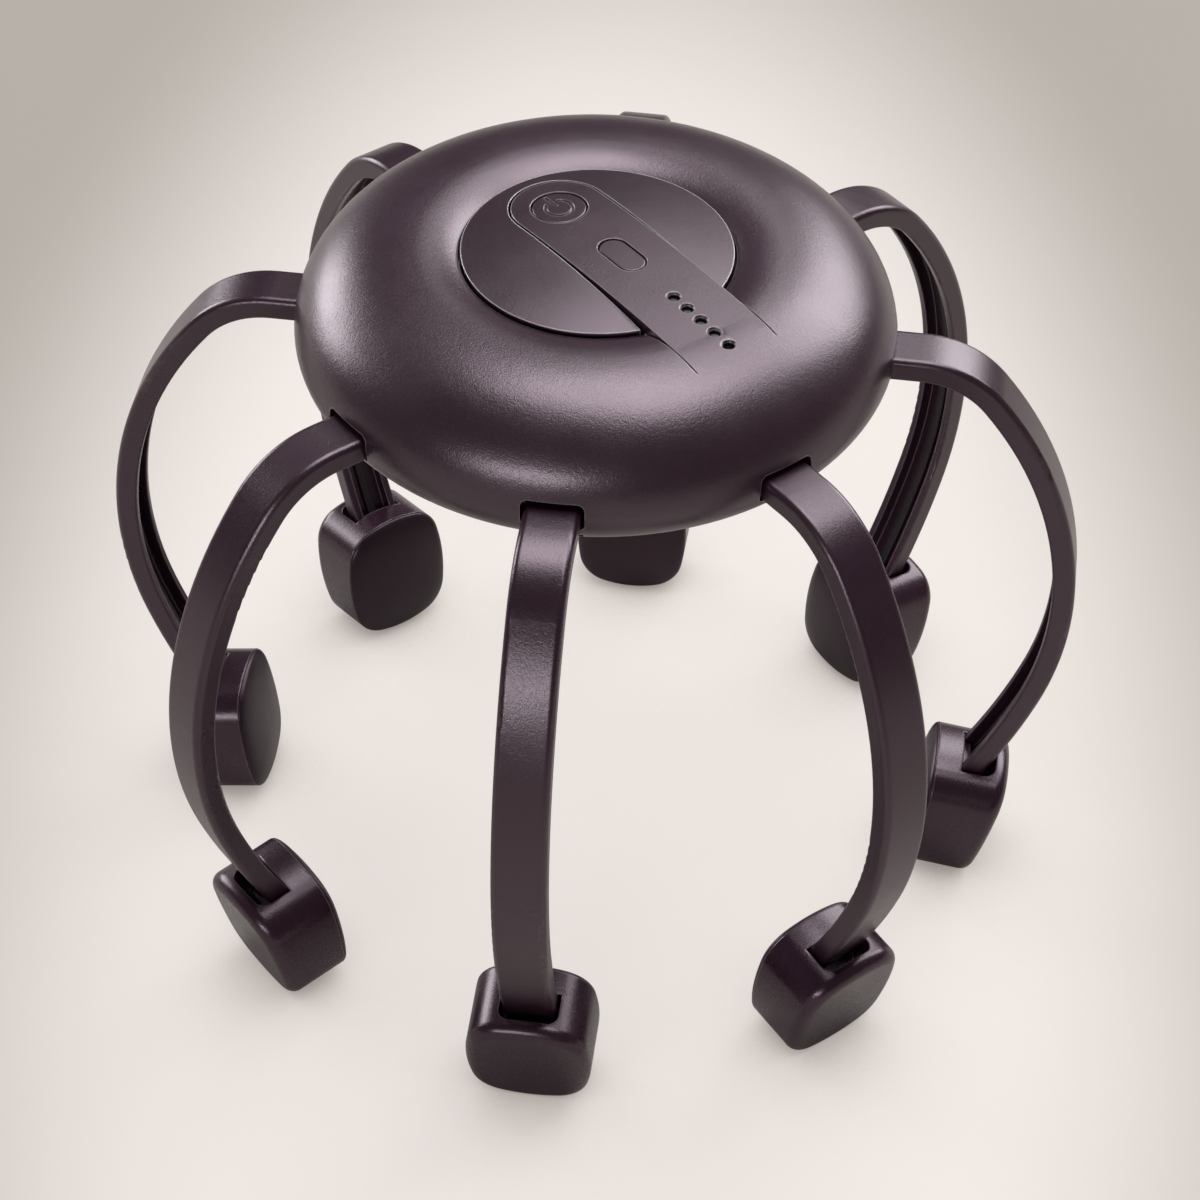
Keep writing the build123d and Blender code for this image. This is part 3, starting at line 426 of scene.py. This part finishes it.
lead_sheath = rubber("lead", (0.014, 0.012, 0.013), 0.48, 0.00035, 0.000008)
lead_mesh = twin_lead()
for number in arm_numbers:
    placed(
        f"twin_lead_{number}", lead_mesh, number, lead_sheath,
        f"arm_{number}", f"arm_lead_{number}")
lead_mesh.free()


# ---- Head shells ----
# A hard shell of the arms' plastic around each motor, with a socket for the arm in its top and a
# slanted flat outer face. It rides on its arm.
head_plastic = satin_plastic(
    "head_plastic", (0.0185, 0.0048, 0.0125), shine=0.66, roughness=0.27, grain_size=0.00070,
    grain_height=0.000028, edge_radius=0.0006)
for number in arm_numbers:
    dress(f"head_shell_{number}", head_plastic)


# ---- Scalp pads ----
# A domed pad of soft charcoal rubber closes each head's mouth. It is rounded right to its edge,
# which lies over the shell's lip and flush with the shell's sides.
head_place = Vector((0.0808436, 0, -0.1225025))
head_lean = radians(8.5)
head_inner = 0.0058
pad_half_width = 0.0130 - 0.00005
pad_half_height = 0.0147 - 0.00005
side_bow = 0.0019
end_bow = 0.0026
pad_corner = 0.0080
pad_dome = 0.0028
pad_seat = 0.00005


def quarter_outline(mesh):
    """A quarter of the pad's plan: half a side, the round corner and half an end, as three arcs."""
    side = ((pad_half_height - end_bow) ** 2 + side_bow ** 2) / (2 * side_bow)
    end = ((pad_half_width - side_bow) ** 2 + end_bow ** 2) / (2 * end_bow)
    side_centre = Vector((pad_half_width - side, 0, 0))
    end_centre = Vector((0, pad_half_height - end, 0))
    gap = end_centre - side_centre
    reach, across = side - pad_corner, end - pad_corner
    along = (reach ** 2 - across ** 2 + gap.length_squared) / (2 * gap.length)
    lift = sqrt(reach ** 2 - along ** 2)
    unit = gap.normalized()
    corner_centre = side_centre + unit * along + Vector((-unit.y, unit.x, 0)) * lift
    first = atan2(*(corner_centre - side_centre).yx)
    second = atan2(*(corner_centre - end_centre).yx)
    tip = [mesh.verts.new((pad_half_width, 0, 0))]
    for centre, angle, steps in (
        (side_centre, first, 8), (corner_centre, second - first, 12), (end_centre, pi / 2 - second, 8)
    ):
        tip = turned_about(mesh, tip, centre, (0, 0, 1), angle, steps)


def pad_rings():
    """Rings of the half-ellipsoid dome from its rim inwards: a share of the plan, and the height."""
    turns = [radians(turn) for turn in (6, 12, 18, 24, 31, 38, 46, 54, 62, 70, 78, 85)]
    return [(cos(turn), pad_dome * sin(turn)) for turn in turns]


def domed_pad():
    mesh = bmesh.new()
    quarter_outline(mesh)
    for axis in ("X", "Y"):
        bmesh.ops.mirror(mesh, geom=mesh.verts[:] + mesh.edges[:], axis=axis, merge_dist=1e-6)
    bmesh.ops.remove_doubles(mesh, verts=mesh.verts, dist=1e-6)
    seat = -head_inner - pad_seat
    bmesh.ops.translate(mesh, vec=(0, 0, seat), verts=mesh.verts)
    ring = mesh.edges[:]
    before = 1.0
    for share, height in pad_rings():
        grown = bmesh.ops.extrude_edge_only(mesh, edges=ring)["geom"]
        inner = {g for g in grown if isinstance(g, bmesh.types.BMVert)}
        ring = [g for g in grown
                if isinstance(g, bmesh.types.BMEdge) and all(v in inner for v in g.verts)]
        bmesh.ops.scale(mesh, vec=(share / before, share / before, 1), verts=list(inner))
        for vertex in inner:
            vertex.co.z = seat - height
        before = share
    bmesh.ops.holes_fill(mesh, edges=mesh.edges, sides=0)
    bmesh.ops.recalc_face_normals(mesh, faces=mesh.faces)
    lean = Matrix((
        (0, sin(head_lean), cos(head_lean), head_place.x),
        (1, 0, 0, 0),
        (0, cos(head_lean), -sin(head_lean), head_place.z),
        (0, 0, 0, 1),
    ))
    bmesh.ops.transform(mesh, matrix=lean, verts=mesh.verts)
    return mesh


pad_rubber = rubber("pad_rubber", (0.0120, 0.0060, 0.0095), 0.36, 0.00040, 0.000012)
pad_mesh = domed_pad()
for number in arm_numbers:
    pad = placed(
        f"rubber_pad_{number}", pad_mesh, number, pad_rubber,
        f"arm_{number}", f"scalp_pad_{number}")
pad_mesh.free()


# ---- Floor ----
# A wide sheet of warm pale paper under the massager. Its glow, as the camera sees it, holds a painted
# pool of light in an oval around the massager and painted shadow close to whatever stands on it.

def paper():
    made, wire, shader = material("paper", {"Specular IOR Level": 0.2})
    place = wire.node("TexCoord", out=3)
    fibre = wire.node("TexNoise", None, {
        "Vector": place, "Scale": 700.0, "Detail": 4.0, "Roughness": 0.7})
    mottle = wire.node("TexNoise", None, {"Vector": place, "Scale": 14.0, "Detail": 4.0})
    tone = (fibre * 0.3 + mottle * 0.7).between(0.3, 0.7)
    connect(wire, shader, {
        "Base Color": tone.mix((0.450, 0.408, 0.384), (0.468, 0.426, 0.402)),
        "Roughness": 0.8 + fibre * 0.15,
        "Normal": wire.node("Bump", None, {"Strength": 0.2, "Distance": 0.00005, "Height": fibre}),
    })
    oval = wire.node("Mapping", {"vector_type": "TEXTURE"}, {
        "Vector": place, "Location": (0.002, 0.0, 0.0), "Rotation": (0.0, 0.0, 0.123),
        "Scale": (1.0, 2.5, 1.0)})
    away = wire.node("VectorMath", {"operation": "LENGTH"}, {0: oval}, out=1)
    # Painted shadow: ambient occlusion darkens the floor's glow close to whatever stands on it.
    openness_for_painted_shadow = wire.node("AmbientOcclusion", {"samples": 8}, {"Distance": 0.12}, out=1)
    # Painted pool of light: the glow is brightest in an oval around the massager and falls off beyond
    # it.
    painted_light_pool = away.between(0.085, 0.19).mix((1.0, 0.935, 0.897), (0.40, 0.362, 0.330))
    painted_light_and_shadow = openness_for_painted_shadow.between(0.0, 0.9).mix((0.34, 0.29, 0.26), painted_light_pool)
    painted_floor_glow = wire.node("Emission", None, {"Color": painted_light_and_shadow, "Strength": 1.0})
    rays = {output: wire.node("LightPath", out=output) for output in (0, 3, 6)}
    seen = rays[0] * 0.74 + rays[3] * 0.1 + rays[6] * 0.74
    both = wire.node("MixShader", None, {0: seen, 1: Wire(wire.tree, shader.outputs[0]), 2: painted_floor_glow})
    wire.tree.links.new(both.socket, wire.tree.nodes["Material Output"].inputs["Surface"])
    return made


sheet_mesh = bmesh.new()
bmesh.ops.create_grid(sheet_mesh, x_segments=1, y_segments=1, size=12.0)
sheet_data = bpy.data.meshes.new("floor")
sheet_mesh.to_mesh(sheet_data)
sheet_mesh.free()
sheet_data.materials.append(paper())
floor = bpy.data.objects.new("floor", sheet_data)
bpy.context.scene.collection.objects.link(floor)


# ---- Lights ----
# Large softboxes overhead, behind on the right and low behind on the left, a strip low in front and
# a narrow one high at the back, in a room of even pale light.
world = bpy.data.worlds.new("room")
bpy.context.scene.world = world
world.use_nodes = True
backdrop = world.node_tree.nodes["Background"]
backdrop.inputs["Color"].default_value = (0.84, 0.80, 0.77, 1.0)
backdrop.inputs["Strength"].default_value = 0.16

aim_height = 0.14
for name, azimuth, elevation, distance, width, height, watts in (
    ("top softbox", 67.6, 76.0, 1.5, 1.10, 0.88, 18.5),
    ("right softbox", 55.2, 33.8, 1.5, 0.93, 0.94, 17.5),
    ("left softbox", 150.0, 14.0, 1.5, 0.85, 0.55, 12.0),
    ("front strip", -106.0, 16.0, 1.5, 0.85, 0.22, 6.4),
    ("back strip", 89.3, 47.5, 1.5, 0.27, 0.67, 1.6),
):
    lamp = bpy.data.lights.new(name, "AREA")
    lamp.shape = "RECTANGLE"
    lamp.size = width
    lamp.size_y = height
    lamp.energy = watts
    lamp.color = (0.96, 1.0, 0.98)
    softbox = bpy.data.objects.new(name, lamp)
    a, e = radians(azimuth), radians(elevation)
    towards = Vector((cos(a) * cos(e), sin(a) * cos(e), sin(e)))
    softbox.location = Vector((0, 0, aim_height)) + towards * distance
    softbox.rotation_mode = "QUATERNION"
    softbox.rotation_quaternion = towards.to_track_quat("Z", "Y")
    softbox.visible_camera = False
    bpy.context.scene.collection.objects.link(softbox)


# ---- Camera ----
# Above the front, a little to the right, with a long lens.
lens = bpy.data.cameras.new("camera")
lens.sensor_width = 36.0
lens.lens = 101.76
camera = bpy.data.objects.new("camera", lens)
right = Vector((0.99045, 0.13697, 0.01568)).normalized()
forward = Vector((-0.09076, 0.73347, -0.67364)).normalized()
up = right.cross(forward)
stand = Matrix((right, up, -forward)).transposed().to_4x4()
camera.matrix_world = Matrix.Translation((0.06790, -0.53284, 0.41423 + rim_height)) @ stand
bpy.context.scene.collection.objects.link(camera)
bpy.context.scene.camera = camera
bpy.context.scene.view_settings.view_transform = "Standard"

PROBLEM REQUIREMENTS:
Return nothing but the lines from the start of the listing above through the line containing "pad_seat = 0.00005", exactly as given.

CORRECT OUTPUT:
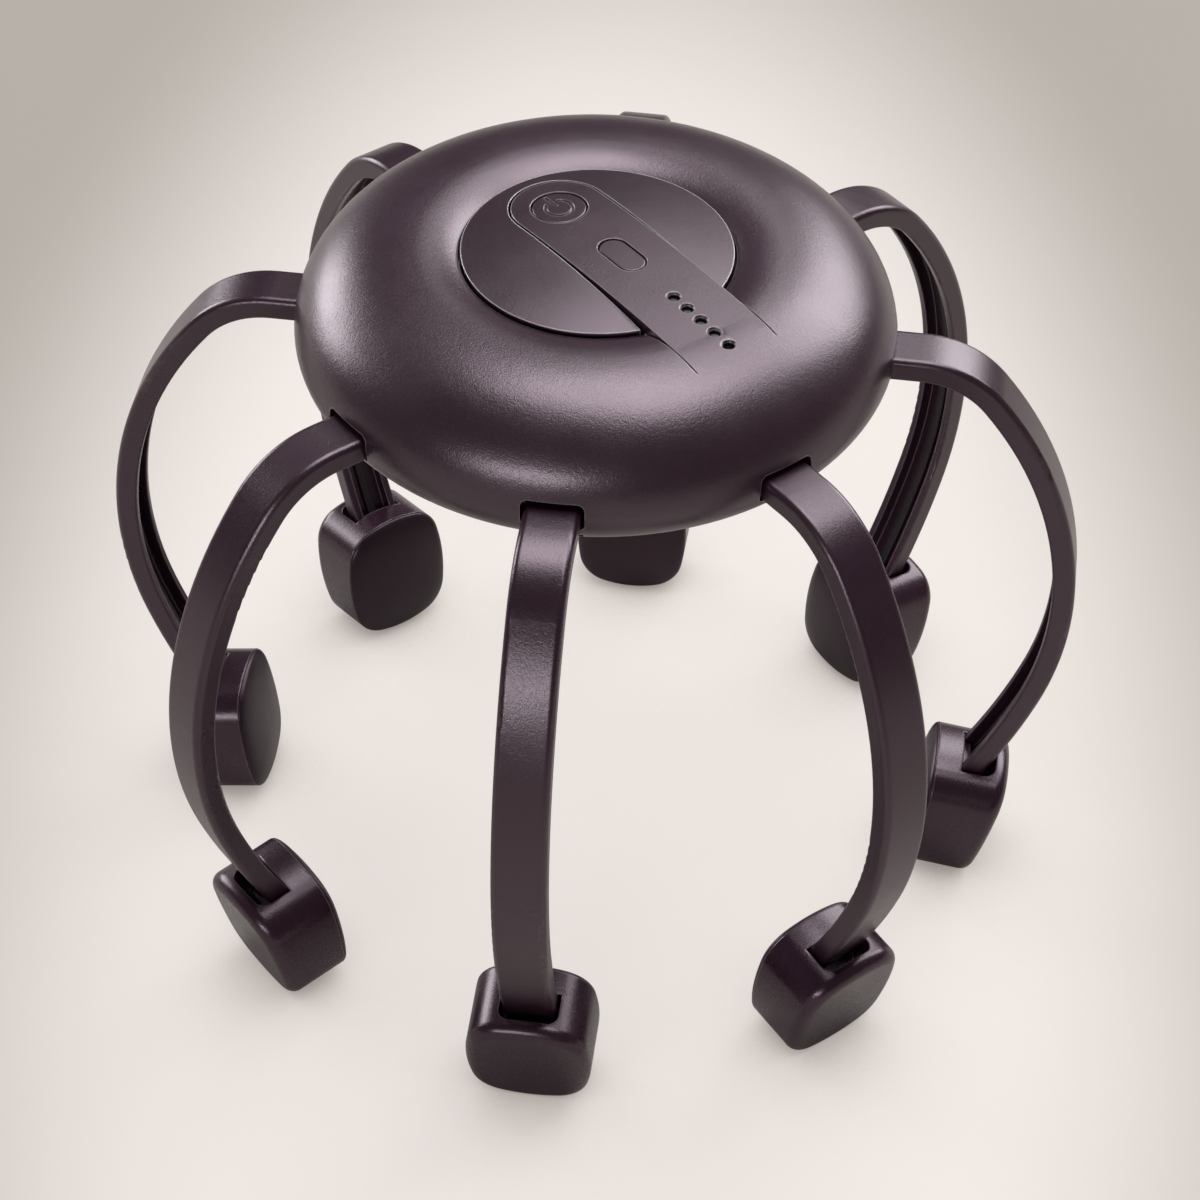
Keep writing the build123d and Blender code for this image. This is part 3, starting at line 426 of scene.py. This part finishes it.
lead_sheath = rubber("lead", (0.014, 0.012, 0.013), 0.48, 0.00035, 0.000008)
lead_mesh = twin_lead()
for number in arm_numbers:
    placed(
        f"twin_lead_{number}", lead_mesh, number, lead_sheath,
        f"arm_{number}", f"arm_lead_{number}")
lead_mesh.free()


# ---- Head shells ----
# A hard shell of the arms' plastic around each motor, with a socket for the arm in its top and a
# slanted flat outer face. It rides on its arm.
head_plastic = satin_plastic(
    "head_plastic", (0.0185, 0.0048, 0.0125), shine=0.66, roughness=0.27, grain_size=0.00070,
    grain_height=0.000028, edge_radius=0.0006)
for number in arm_numbers:
    dress(f"head_shell_{number}", head_plastic)


# ---- Scalp pads ----
# A domed pad of soft charcoal rubber closes each head's mouth. It is rounded right to its edge,
# which lies over the shell's lip and flush with the shell's sides.
head_place = Vector((0.0808436, 0, -0.1225025))
head_lean = radians(8.5)
head_inner = 0.0058
pad_half_width = 0.0130 - 0.00005
pad_half_height = 0.0147 - 0.00005
side_bow = 0.0019
end_bow = 0.0026
pad_corner = 0.0080
pad_dome = 0.0028
pad_seat = 0.00005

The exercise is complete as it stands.